Roberto Demus

Personal information
- Full name: Roberto Emanuel Demus Metz
- Date of birth: 4 January 1979
- Place of birth: Argentina
- Position(s): Forward

Youth career
- San Lorenzo de Almagro

Senior career*
- Years: Team / Apps / (Gls)
- San Lorenzo de Almagro
- 1999–20xx: Club Almagro→(loan)
- 20xx–2004: Club Almagro
- 2004–2005: Club El Porvenir
- 2005–2006: Coronel Bolognesi
- 2006: Wuhan Guanggu
- 2007: Barcelona S.C.
- 2007: Deportivo Italia
- 2008: Club Almirante Brown
- 2008: Coronel Bolognesi /  / (7)
- 2009–2011: Club Deportivo Universidad César Vallejo / 81 / (31)
- 2012: Atlético Uruguay

Managerial career
- 2015: Club Almagro (assistant)

= Roberto Demus =

Argentine footballer

Roberto Demus (born 4 January 1979 in Argentina) is a retired Argentinean footballer. As an athlete, Robert Demus excelled at creating scoring chances inside the penalty area (colloquially "the 18-yard box" or just "the box").

==Club career==

=== Wuhan Guanggu ===
On July 8, 2006, it was announced that Demus had signed a contract with Wuhan Guanggu, making his debut with the team in their match against Tianjin Teda.
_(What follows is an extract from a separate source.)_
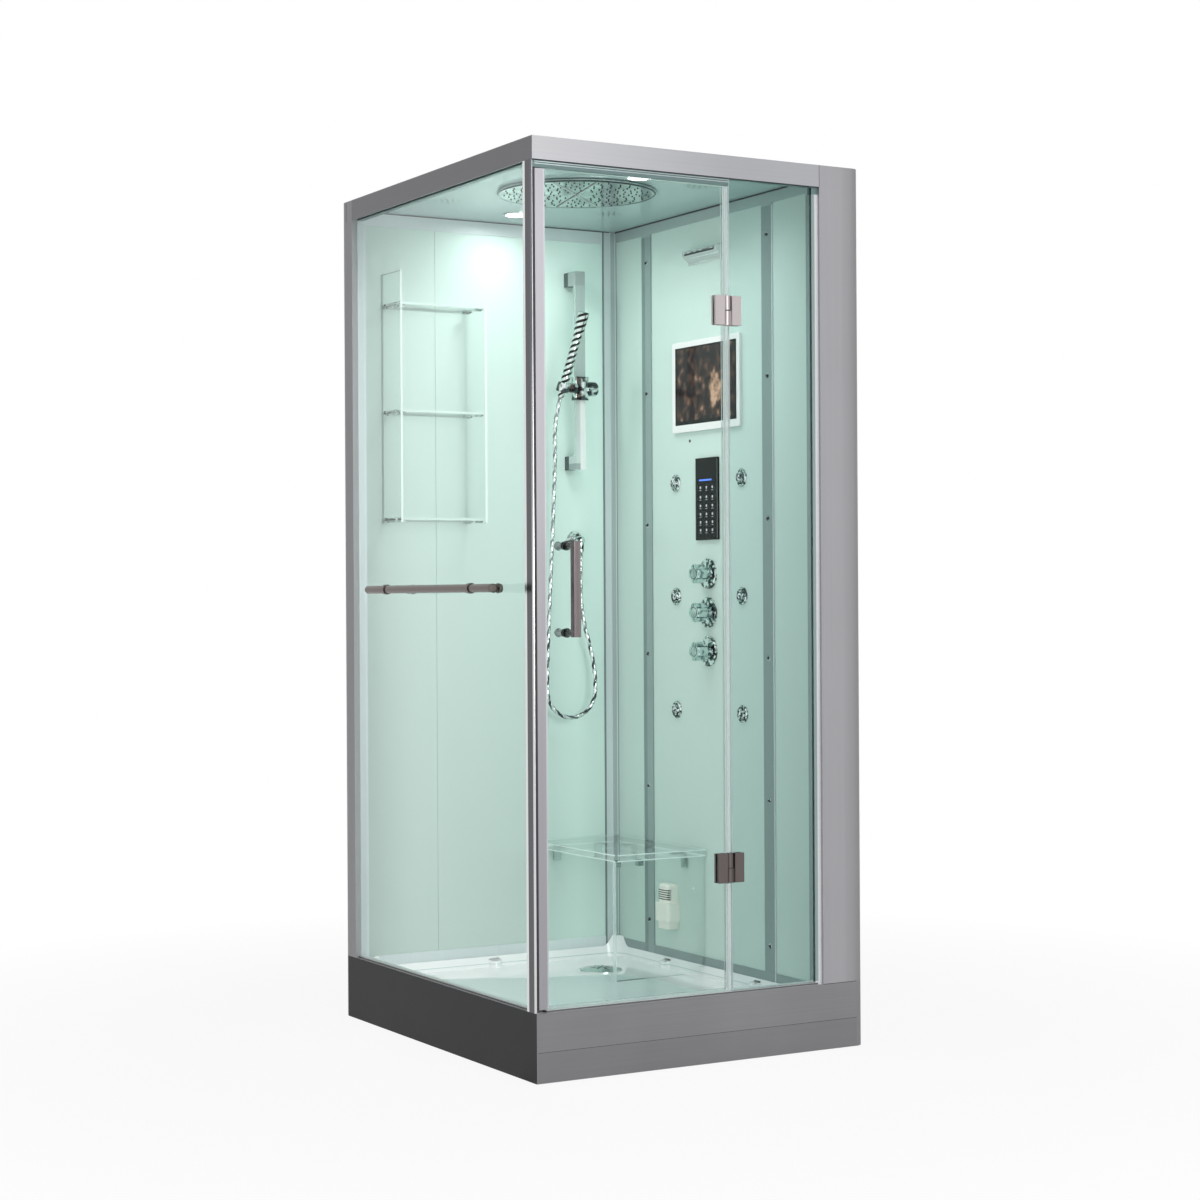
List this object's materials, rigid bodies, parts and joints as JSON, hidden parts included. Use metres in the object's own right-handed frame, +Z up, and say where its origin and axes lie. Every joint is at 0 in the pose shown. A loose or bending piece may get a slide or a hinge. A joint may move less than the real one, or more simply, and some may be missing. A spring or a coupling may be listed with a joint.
{
  "type": "steam shower cabin",
  "caption": "Square free-standing steam shower cabin with framed glass walls, tray base, flat roof, hinged glass door, bench, shelves, jets, mixer knobs and hand shower.",
  "frame": {"origin": "on the floor at the middle of the base footprint, under the centre foot", "axes": "+Z up, +X to the right along the door side, +Y from the door side to the rear wall"},
  "size_m": [0.9815, 1.113, 2.15],
  "materials": {
    "silver_panel": "satin",
    "light_aluminium": "satin",
    "white_acrylic": "polished",
    "clear_glass": "polished",
    "mint_glass": "polished",
    "chrome": "polished",
    "satin_nickel": "satin",
    "black_rubber": "matte",
    "black_glass": "polished",
    "white_plastic": "satin",
    "pale_plastic": "satin",
    "grey_steel": "satin",
    "brass": "satin",
    "dark_plastic": "satin"
  },
  "bodies": {
    "cabin": {"shower_tray": "white_acrylic", "base_skirts": "silver_panel", "front_kick_panel": "silver_panel", "tray_frame": "grey_steel", "levelling_feet": "grey_steel", "drain_body": "white_plastic", "corner_post": "light_aluminium", "corner_columns": "silver_panel", "glass_rails": "light_aluminium", "fixed_glass": "clear_glass", "roof_panel": "pale_plastic", "roof_fascia": "silver_panel", "rain_head": "chrome", "downlights": "chrome", "ceiling_speakers": "dark_plastic", "fan_housing": "dark_plastic", "back_wall_panels": "mint_glass", "back_wall_frame": "light_aluminium", "right_wall_panels": "mint_glass", "right_wall_frame": "light_aluminium", "shelf_side_plates": "clear_glass", "glass_shelves": "clear_glass", "shelf_clips": "chrome", "riser_rail": "chrome", "shower_hose": "chrome", "hose_outlet": "chrome", "monitor_bezel": "white_plastic", "monitor_screen": "black_glass", "control_panel": "black_glass", "valve_plates": "chrome", "valve_manifold": "brass", "jet_rings": "chrome", "waterfall_spout": "chrome", "steam_outlet": "white_plastic", "steam_generator": "grey_steel", "bench_seat": "clear_glass", "bench_leg": "clear_glass", "bench_brackets": "chrome", "hinge_leaves_fixed": "satin_nickel", "towel_rail": "satin_nickel"},
    "door": {"door_glass": "clear_glass", "door_stile": "light_aluminium", "door_seals": "black_rubber", "door_handle": "satin_nickel", "hinge_leaves_door": "satin_nickel"},
    "fan": {"fan_impeller": "dark_plastic"},
    "top_knob": {"valve_knob_top": "chrome"},
    "middle_knob": {"valve_knob_middle": "chrome"},
    "bottom_knob": {"valve_knob_bottom": "chrome"},
    "slider": {"slider": "chrome"},
    "clamp_knob": {"slider_knob": "chrome"},
    "holder": {"handset_holder": "chrome"},
    "handset": {"hand_shower": "chrome"},
    "drain_cover": {"drain_cover": "chrome"},
    "jet_1": {"jet_nozzle_1": "chrome"},
    "jet_2": {"jet_nozzle_2": "chrome"},
    "jet_3": {"jet_nozzle_3": "chrome"},
    "jet_4": {"jet_nozzle_4": "chrome"},
    "jet_5": {"jet_nozzle_5": "chrome"},
    "jet_6": {"jet_nozzle_6": "chrome"}
  },
  "joints": [
    {"name": "door_swing", "type": "hinge", "parent": "cabin", "child": "door", "pos_m": [0.072, -0.5215, 0], "axis": [0, 0, 1], "range_deg": [0, 90]},
    {"name": "fan_spin", "type": "hinge", "parent": "cabin", "child": "fan", "pos_m": [0.17, 0.2, 2.13], "axis": [0, 0, 1], "continuous": true},
    {"name": "top_knob_turn", "type": "hinge", "parent": "cabin", "child": "top_knob", "pos_m": [0.35, -0.003, 1.164], "axis": [-1, 0, 0], "range_deg": [-90, 90]},
    {"name": "middle_knob_turn", "type": "hinge", "parent": "cabin", "child": "middle_knob", "pos_m": [0.35, -0.003, 1.0625], "axis": [-1, 0, 0], "range_deg": [-90, 90]},
    {"name": "bottom_knob_turn", "type": "hinge", "parent": "cabin", "child": "bottom_knob", "pos_m": [0.35, -0.003, 0.961], "axis": [-1, 0, 0], "range_deg": [-120, 120]},
    {"name": "jet_1_swivel", "type": "hinge", "parent": "cabin", "child": "jet_1", "pos_m": [0.352, 0.157, 1.409], "axis": [0, 0, 1], "range_deg": [-12, 12]},
    {"name": "jet_2_swivel", "type": "hinge", "parent": "cabin", "child": "jet_2", "pos_m": [0.352, -0.163, 1.409], "axis": [0, 0, 1], "range_deg": [-12, 12]},
    {"name": "jet_3_swivel", "type": "hinge", "parent": "cabin", "child": "jet_3", "pos_m": [0.352, 0.157, 1.105], "axis": [0, 0, 1], "range_deg": [-12, 12]},
    {"name": "jet_4_swivel", "type": "hinge", "parent": "cabin", "child": "jet_4", "pos_m": [0.352, -0.163, 1.105], "axis": [0, 0, 1], "range_deg": [-12, 12]},
    {"name": "jet_5_swivel", "type": "hinge", "parent": "cabin", "child": "jet_5", "pos_m": [0.352, 0.157, 0.802], "axis": [0, 0, 1], "range_deg": [-12, 12]},
    {"name": "jet_6_swivel", "type": "hinge", "parent": "cabin", "child": "jet_6", "pos_m": [0.352, -0.163, 0.802], "axis": [0, 0, 1], "range_deg": [-12, 12]},
    {"name": "slider_height", "type": "slide", "parent": "cabin", "child": "slider", "axis": [0, 0, 1], "range_m": [-0.15, 0.22], "deforming": ["shower_hose"]},
    {"name": "clamp_knob_turn", "type": "hinge", "parent": "slider", "child": "clamp_knob", "pos_m": [0.2206, 0.4145, 1.677], "axis": [1, 0, 0], "range_deg": [-90, 180]},
    {"name": "holder_tilt", "type": "hinge", "parent": "slider", "child": "holder", "pos_m": [0.179, 0.4, 1.677], "axis": [1, 0, 0], "range_deg": [-10, 45]},
    {"name": "handset_lift", "type": "slide", "parent": "holder", "child": "handset", "axis": [0.1704, -0.2557, 0.9516], "range_m": [0, 0.08]},
    {"name": "drain_cover_lift", "type": "slide", "parent": "cabin", "child": "drain_cover", "axis": [0, 0, 1], "range_m": [0, 0.04]}
  ]
}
Despite performing well in training, Demus did not mesh well with Zheng Bin on the offensive side of the field, scoring no goals in his first five appearances. In total, he made 17 appearances and 5 goals in the Chinese Super League.

=== Coronel Bolognesi ===
Throughout 2005, 2006 and 2008 Demus scored 32 goals in 71 match appearances with Coronel Bolognesi.

=== Club Deportivo Universidad Católica ===
Throughout 2009–2011, Demus scored 31 goals in 81 match appearances with Club Deportivo Universidad César Vallejo in the Peruvian Primera División.